Are the similarities between Lauber and the Voynich too great to have been filtered through a previous author?
Why should an unknown earlier source be a preferable link to that of a known later producer with the greatest degree of similarity to the Voynich drawings?
One assumes the unnecessary complexity of this second source when the simpler option of the Voynich Illustrations being derived direct from Lauber seems the most obvious.
To quote Nick Pelling:
"the Voynich’s zodiac roundel drawings appear to me to have been copied (albeit fairly ineptly) en masse from a single (probably German) calendar of the late fourteenth or early fifteenth century. What’s different here is that it now seems quite likely to me that the particular calendar was from Diebold Lauber’s workshop."
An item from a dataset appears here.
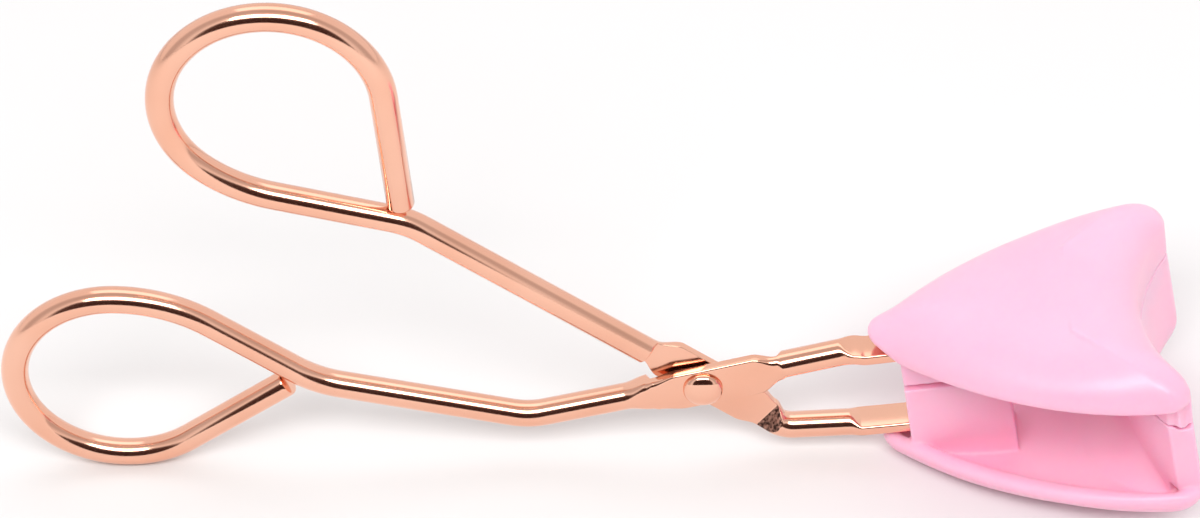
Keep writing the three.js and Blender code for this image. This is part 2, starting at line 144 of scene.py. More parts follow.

After all this might suggest that the 1430s is the most likely range for the dating of the Zodiac Illustrations rather than being excluded, given the carbon dating pushes the date to before 1438.
Having looked more into this I wonder why it was ever thought the Voynich pre-dates 1430 based on the Zodiac fashion, that position seems to make little sense to me on closer inspection. I suppose it comes from the interpretation of quotes from a specialist or specialists as well as the mean date on the basis of Koen's collected of examples being 1415. It should be noted that specialists gave their estimate of the dates from which they believe the fashion originates not the date on which a manuscript containing such illustrations might have been copied.
As anyone who knows my research will know that for many years I have believed the author(s) spent a significant length of time in Basel at the Papal Council. This of course is not so far south of Haguenau, so a not unlikely place to find Diebold Lauber manuscripts. Note I made this association with Basel prior to any awareness of any kind of connection in the Voynich to North of the Alps, though I was of course aware of possible Northern Italian links. Obviously my narrative of a journey from North Italy, the Duchy of Milan, to Basel and backs accounts for both Italian and German influences on the Voynich.
So I naturally wonder if this theory is true then did the author see a copy of one of Lauber's manuscript whilst in Basel?
If one is claiming that the Voynich Zodiac drawings come from Lauber then the search for the earliest "surviving" Lauber manuscript with the most in common Illustrations with the Voynich seems a sensible one.
Has anyone made a list of Diebold Lauber's manuscripts that are known to survive and those that don't appear to have?
I saw a list that Nick Pelling mentions and I will probably discuss it with him, though I don't know how complete it is or what efforts have been made to systematically trace all of these manuscripts.